My boyfriend continued in a stooped position as he climbed up the entrance of the residential access road in the small village we lived in, situated in a dumpy satellite town of the behemoth that is Guangzhou. He cupped the little creature in his palms and comforted it like a parent. “Oh…it’ll be ok".


He turned to me and immediately I could see what he intended to ask --- or tell me. “Hon, we can’t leave him here.” I rolled my eyes since we were already cramped in a single square room, crowded with 2 adult humans, 2 kittens, a wardrobe, a double bed, 2 desks, and a 3 cupboard-cum-dresser….”But we don't have room” I uselessly opined---but I knew the little ‘meower’ would be heading back with us. “Well we can’t leave him here can we.” It wasn’t a question but rather the verbal form of the glare he gave. Of course I succumbed, “ok then”, I mumbled as I parked my bike.


It was a little kitten with a fractured or sprained back leg. He probably fell off or was thrown off from a balcony, who knows? However, he smelled extremely fragrant as if he had just been shampooed, and, except for his leg, he was in perfect condition. Every day for a week I would look at that access road where we found him to see if there was somebody looking for something, but of course there wouldn't be. I confess, I was hoping to give him back, if, on the odd chance, somebody showed up looking anxious and concerned. I did it for a week yet no one showed up.

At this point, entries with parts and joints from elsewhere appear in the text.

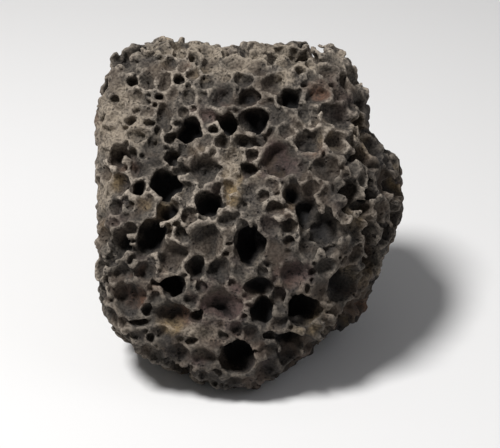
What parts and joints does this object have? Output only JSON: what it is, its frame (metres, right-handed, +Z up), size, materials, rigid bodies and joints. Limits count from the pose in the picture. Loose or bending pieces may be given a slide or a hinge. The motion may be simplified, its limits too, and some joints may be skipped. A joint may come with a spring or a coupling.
{
  "type": "lava rock",
  "caption": "Blocky lump of dark vesicular lava stone with deep round gas-bubble holes all over; lies on its flat broken face.",
  "frame": {"origin": "middle of the rock's bounding box in plan, at the height of the flat broken face it rests on", "axes": "+Z up, away from the face it rests on; +X to the right of someone who faces the leaning show side; +Y away from them, into the rock"},
  "size_m": [0.0516, 0.0494, 0.0484],
  "materials": {
    "lava_rock": "rough matt vesicular scoria, dusty on the ridges between its holes"
  },
  "bodies": {
    "root": {"lava_rock": "lava_rock"}
  },
  "joints": []
}
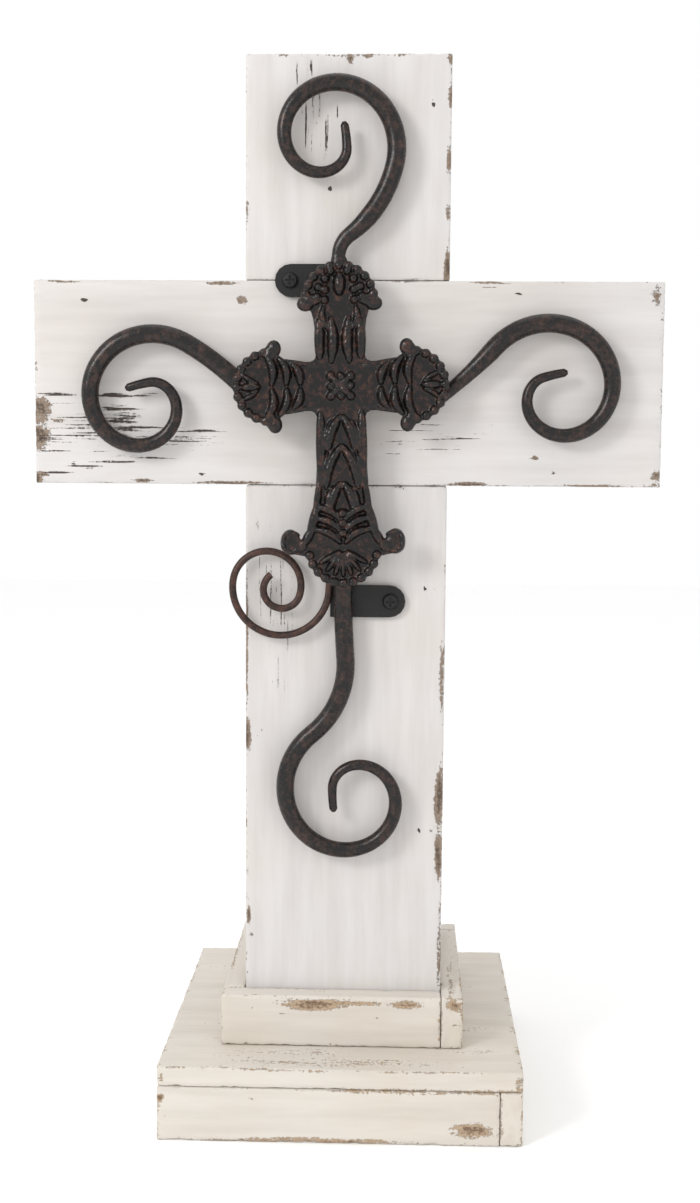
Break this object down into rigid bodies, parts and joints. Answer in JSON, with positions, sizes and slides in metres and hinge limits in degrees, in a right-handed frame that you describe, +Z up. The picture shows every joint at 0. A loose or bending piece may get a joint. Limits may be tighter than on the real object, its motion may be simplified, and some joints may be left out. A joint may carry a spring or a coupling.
{
  "type": "standing cross",
  "caption": "Distressed white painted wooden cross on a stepped square plinth, with a dark iron scroll cross screwed to its front.",
  "frame": {"origin": "middle of the plinth's underside, on the surface it stands on", "axes": "+Z up the post, -Y out of the front with the ironwork, +X to the viewer's right"},
  "size_m": [0.31, 0.18, 0.53],
  "materials": {
    "painted_wood": "matt white paint, cracked, chipped and rubbed through to grey brown wood",
    "plinth_wood": "matt cream white paint, rubbed through to tan wood along its edges",
    "wrought_iron": "dark brown black iron with rust and a worn satin shine",
    "rusty_wire": "reddish brown rusted iron wire",
    "black_fixing": "black satin"
  },
  "bodies": {
    "root": {"front_stub": "painted_wood", "front_beam": "painted_wood", "front_shaft": "painted_wood", "back_stub": "painted_wood", "back_beam": "painted_wood", "back_shaft": "painted_wood", "stub_side_left": "painted_wood", "stub_side_right": "painted_wood", "shaft_side_left": "painted_wood", "shaft_side_right": "painted_wood", "arm_top_left": "painted_wood", "arm_top_right": "painted_wood", "arm_bottom_left": "painted_wood", "arm_bottom_right": "painted_wood", "arm_end_left": "painted_wood", "arm_end_right": "painted_wood", "top_cap": "painted_wood", "step_front": "plinth_wood", "step_right": "plinth_wood", "step_back": "plinth_wood", "step_left": "plinth_wood", "base_panel": "plinth_wood", "base_front": "plinth_wood", "base_right": "plinth_wood", "base_back": "plinth_wood", "base_left": "plinth_wood", "top_scroll": "wrought_iron", "left_scroll": "wrought_iron", "right_scroll": "wrought_iron", "bottom_scroll": "wrought_iron", "medallion": "wrought_iron", "wire_spiral": "rusty_wire", "upper_tab": "black_fixing", "lower_tab": "black_fixing", "upper_screw": "black_fixing", "lower_screw": "black_fixing"}
  },
  "joints": []
}
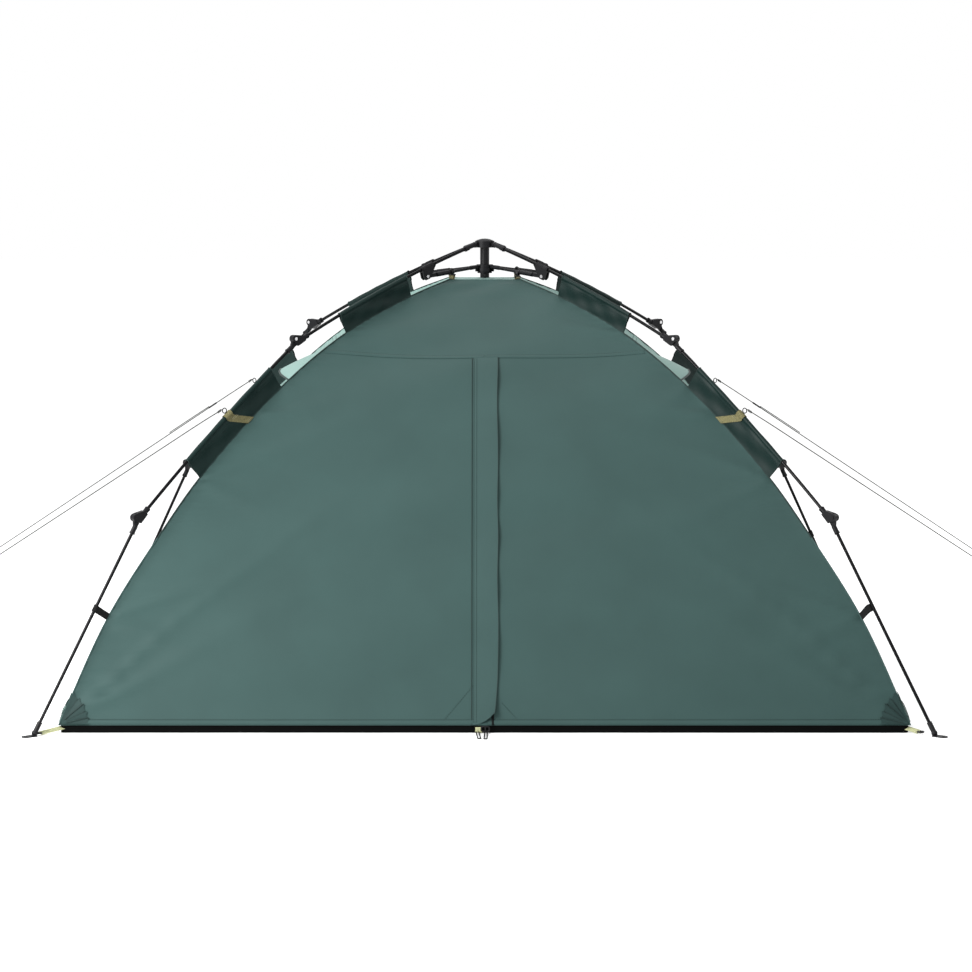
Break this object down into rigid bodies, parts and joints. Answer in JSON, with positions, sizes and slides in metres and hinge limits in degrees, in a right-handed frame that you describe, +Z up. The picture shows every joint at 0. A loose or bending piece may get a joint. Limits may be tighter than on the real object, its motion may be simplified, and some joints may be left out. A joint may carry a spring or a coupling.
{
  "type": "dome tent with external folding frame",
  "caption": "Square dome tent hung inside a jointed black pole frame that folds from a hub with a sliding runner",
  "frame": {"origin": "on the ground, under the hub, at the middle of the floor plan", "axes": "+Z up, -Y out of the door, +X to the right seen from behind, along the wider side"},
  "size_m": [3.3326, 2.25, 1.35],
  "materials": {
    "pole": "glossy black coated tube",
    "strut": "satin black tube and sockets",
    "shaft": "satin black tube",
    "fitting": "dark grey moulded plastic",
    "pin": "bright rivet",
    "foot": "dark moulded plastic",
    "fly": "coated teal green cloth",
    "fly_light": "the same cloth in full light, pale green",
    "flap": "coated teal green cloth",
    "sleeve": "dark green cloth",
    "tub": "black coated cloth",
    "khaki_strap": "khaki webbing",
    "pale_webbing": "pale khaki webbing",
    "elastic": "black elastic webbing",
    "buckle": "black plastic",
    "guy_line": "grey braided line"
  },
  "bodies": {
    "root": {"front_panel": "fly", "rear_panel": "fly", "side_panels": "fly_light", "roof_panel": "fly_light", "groundsheet": "tub", "storm_flap": "flap", "pole_sleeves": "sleeve", "guy_straps": "khaki_strap", "elastic_straps": "elastic", "corner_webbing": "pale_webbing", "roof_hangers": "khaki_strap", "vent_hoods": "fly_light", "door_tab": "khaki_strap", "line_fittings": "buckle", "front_left_guy_line": "guy_line", "front_right_guy_line": "guy_line", "rear_left_guy_line": "guy_line", "rear_right_guy_line": "guy_line"},
    "hub": {"hub_cap": "fitting", "hub_pins": "pin", "centre_shaft": "shaft", "roof_hook": "buckle"},
    "runner": {"runner": "fitting", "runner_pins": "pin"},
    "front_left_arm": {"front_left_upper_pole": "pole", "front_left_arm_fittings": "fitting", "front_left_arm_pins": "pin"},
    "front_left_strut_link": {"front_left_strut": "strut"},
    "front_left_middle": {"front_left_middle_pole": "pole", "front_left_middle_fittings": "fitting"},
    "front_left_lower": {"front_left_lower_pole": "pole", "front_left_lower_knuckle": "fitting", "front_left_foot": "foot"},
    "front_right_arm": {"front_right_upper_pole": "pole", "front_right_arm_fittings": "fitting", "front_right_arm_pins": "pin"},
    "front_right_strut_link": {"front_right_strut": "strut"},
    "front_right_middle": {"front_right_middle_pole": "pole", "front_right_middle_fittings": "fitting"},
    "front_right_lower": {"front_right_lower_pole": "pole", "front_right_lower_knuckle": "fitting", "front_right_foot": "foot"},
    "rear_left_arm": {"rear_left_upper_pole": "pole", "rear_left_arm_fittings": "fitting", "rear_left_arm_pins": "pin"},
    "rear_left_strut_link": {"rear_left_strut": "strut"},
    "rear_left_middle": {"rear_left_middle_pole": "pole", "rear_left_middle_fittings": "fitting"},
    "rear_left_lower": {"rear_left_lower_pole": "pole", "rear_left_lower_knuckle": "fitting", "rear_left_foot": "foot"},
    "rear_right_arm": {"rear_right_upper_pole": "pole", "rear_right_arm_fittings": "fitting", "rear_right_arm_pins": "pin"},
    "rear_right_strut_link": {"rear_right_strut": "strut"},
    "rear_right_middle": {"rear_right_middle_pole": "pole", "rear_right_middle_fittings": "fitting"},
    "rear_right_lower": {"rear_right_lower_pole": "pole", "rear_right_lower_knuckle": "fitting", "rear_right_foot": "foot"}
  },
  "joints": [
    {"name": "hub_rise", "type": "slide", "parent": "root", "child": "hub", "axis": [0, 0, 1], "range_m": [0, 0.2027], "deforming": ["front_panel", "rear_panel", "side_panels", "roof_panel", "storm_flap", "pole_sleeves", "guy_straps", "elastic_straps", "corner_webbing", "roof_hangers", "vent_hoods", "door_tab", "line_fittings", "front_left_guy_line", "front_right_guy_line", "rear_left_guy_line", "rear_right_guy_line"]},
    {"name": "runner_slide", "type": "slide", "parent": "hub", "child": "runner", "axis": [0, 0, 1], "range_m": [0, 0.05064]},
    {"name": "front_left_arm_fold", "type": "hinge", "parent": "hub", "child": "front_left_arm", "pos_m": [-0.01731, -0.01515, 1.33], "axis": [0.6587, -0.7524, 0], "range_deg": [0, 63.28]},
    {"name": "front_left_strut_fold", "type": "hinge", "parent": "runner", "child": "front_left_strut_link", "pos_m": [-0.01542, -0.0135, 1.265], "axis": [0.6587, -0.7524, 0], "range_deg": [0, 78.78]},
    {"name": "front_left_upper_elbow", "type": "hinge", "parent": "front_left_arm", "child": "front_left_middle", "pos_m": [-0.5557, -0.48648, 1.07097], "axis": [0.6587, -0.7524, 0], "range_deg": [-20.39, 0]},
    {"name": "front_left_lower_elbow", "type": "hinge", "parent": "front_left_middle", "child": "front_left_lower", "pos_m": [-0.9873, -0.86431, 0.58623], "axis": [0.6587, -0.7524, 0], "range_deg": [-175.5, 0]},
    {"name": "front_right_arm_fold", "type": "hinge", "parent": "hub", "child": "front_right_arm", "pos_m": [0.01731, -0.01515, 1.33], "axis": [0.6587, 0.7524, 0], "range_deg": [0, 63.28]},
    {"name": "front_right_strut_fold", "type": "hinge", "parent": "runner", "child": "front_right_strut_link", "pos_m": [0.01542, -0.0135, 1.265], "axis": [0.6587, 0.7524, 0], "range_deg": [0, 78.78]},
    {"name": "front_right_upper_elbow", "type": "hinge", "parent": "front_right_arm", "child": "front_right_middle", "pos_m": [0.5557, -0.48648, 1.07097], "axis": [0.6587, 0.7524, 0], "range_deg": [-20.39, 0]},
    {"name": "front_right_lower_elbow", "type": "hinge", "parent": "front_right_middle", "child": "front_right_lower", "pos_m": [0.9873, -0.86431, 0.58623], "axis": [0.6587, 0.7524, 0], "range_deg": [-175.5, 0]},
    {"name": "rear_left_arm_fold", "type": "hinge", "parent": "hub", "child": "rear_left_arm", "pos_m": [-0.01731, 0.01515, 1.33], "axis": [-0.6587, -0.7524, 0], "range_deg": [0, 63.28]},
    {"name": "rear_left_strut_fold", "type": "hinge", "parent": "runner", "child": "rear_left_strut_link", "pos_m": [-0.01542, 0.0135, 1.265], "axis": [-0.6587, -0.7524, 0], "range_deg": [0, 78.78]},
    {"name": "rear_left_upper_elbow", "type": "hinge", "parent": "rear_left_arm", "child": "rear_left_middle", "pos_m": [-0.5557, 0.48648, 1.07097], "axis": [-0.6587, -0.7524, 0], "range_deg": [-20.39, 0]},
    {"name": "rear_left_lower_elbow", "type": "hinge", "parent": "rear_left_middle", "child": "rear_left_lower", "pos_m": [-0.9873, 0.86431, 0.58623], "axis": [-0.6587, -0.7524, 0], "range_deg": [-175.5, 0]},
    {"name": "rear_right_arm_fold", "type": "hinge", "parent": "hub", "child": "rear_right_arm", "pos_m": [0.01731, 0.01515, 1.33], "axis": [-0.6587, 0.7524, 0], "range_deg": [0, 63.28]},
    {"name": "rear_right_strut_fold", "type": "hinge", "parent": "runner", "child": "rear_right_strut_link", "pos_m": [0.01542, 0.0135, 1.265], "axis": [-0.6587, 0.7524, 0], "range_deg": [0, 78.78]},
    {"name": "rear_right_upper_elbow", "type": "hinge", "parent": "rear_right_arm", "child": "rear_right_middle", "pos_m": [0.5557, 0.48648, 1.07097], "axis": [-0.6587, 0.7524, 0], "range_deg": [-20.39, 0]},
    {"name": "rear_right_lower_elbow", "type": "hinge", "parent": "rear_right_middle", "child": "rear_right_lower", "pos_m": [0.9873, 0.86431, 0.58623], "axis": [-0.6587, 0.7524, 0], "range_deg": [-175.5, 0]}
  ],
  "couplings": [
    {"joint": "runner_slide", "follows": "hub_rise", "ratio": 0.24882},
    {"joint": "front_left_arm_fold", "follows": "hub_rise", "rad_per_m": 5.4332},
    {"joint": "front_left_strut_fold", "follows": "hub_rise", "rad_per_m": 6.7657},
    {"joint": "front_left_upper_elbow", "follows": "hub_rise", "rad_per_m": -1.7479},
    {"joint": "front_left_lower_elbow", "follows": "hub_rise", "rad_per_m": -15.077},
    {"joint": "front_right_arm_fold", "follows": "hub_rise", "rad_per_m": 5.4332},
    {"joint": "front_right_strut_fold", "follows": "hub_rise", "rad_per_m": 6.7657},
    {"joint": "front_right_upper_elbow", "follows": "hub_rise", "rad_per_m": -1.7479},
    {"joint": "front_right_lower_elbow", "follows": "hub_rise", "rad_per_m": -15.077},
    {"joint": "rear_left_arm_fold", "follows": "hub_rise", "rad_per_m": 5.4332},
    {"joint": "rear_left_strut_fold", "follows": "hub_rise", "rad_per_m": 6.7657},
    {"joint": "rear_left_upper_elbow", "follows": "hub_rise", "rad_per_m": -1.7479},
    {"joint": "rear_left_lower_elbow", "follows": "hub_rise", "rad_per_m": -15.077},
    {"joint": "rear_right_arm_fold", "follows": "hub_rise", "rad_per_m": 5.4332},
    {"joint": "rear_right_strut_fold", "follows": "hub_rise", "rad_per_m": 6.7657},
    {"joint": "rear_right_upper_elbow", "follows": "hub_rise", "rad_per_m": -1.7479},
    {"joint": "rear_right_lower_elbow", "follows": "hub_rise", "rad_per_m": -15.077}
  ]
}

That’s how he got his name “Limpy”—Limpy limped. We actually had decided on ‘Hoppy’, as in the first few days he moved like a rabbit when released from the huge cardboard box in which we had quarantined him, so as to protect him from being bothered by the other two inquisitive kittens. “Let’s call him ‘Magic’ if his leg ever recovers” said my boyfriend. Yet immediately as we named him ‘Hoppy’, his movement transformed to that of a limp, as if being compared to a rabbit was beneath him. And so ‘Limpy’ it was. If we had followed through on my boyfriend’s suggestion, today we would call him ‘Magic’.


​Limpy has beautiful, short and extremely soft fur. Besides the burnt-orange, golden hued badge worn on his back that zips up from his tail and the brown butterfly hairdo emblazoned on his head, ears as wings, he is pure white minus a blemish or two. His eyes, a greenish yellow, are marked to the side by what looks like, from a distance, mascara, giving them a distinctive Egyptian quality. His ears when perked up are quite cat-regular but his voice is no longer in the form of a ‘meow’ but rather a high-pitched girlish whine. He talked a lot without being chatty, as if giving orders, and coupled with the dark side of his eyes, shampoo fragranced fur and his aloof bouts of isolation on the outside windowsill, as if a King, we nicknamed him ‘The Egyptian’. He was very cautious at first and tried to avoid any contact with us. I wondered if it was because he still remembered that fateful morning of falling off, or being dropped off, a balcony.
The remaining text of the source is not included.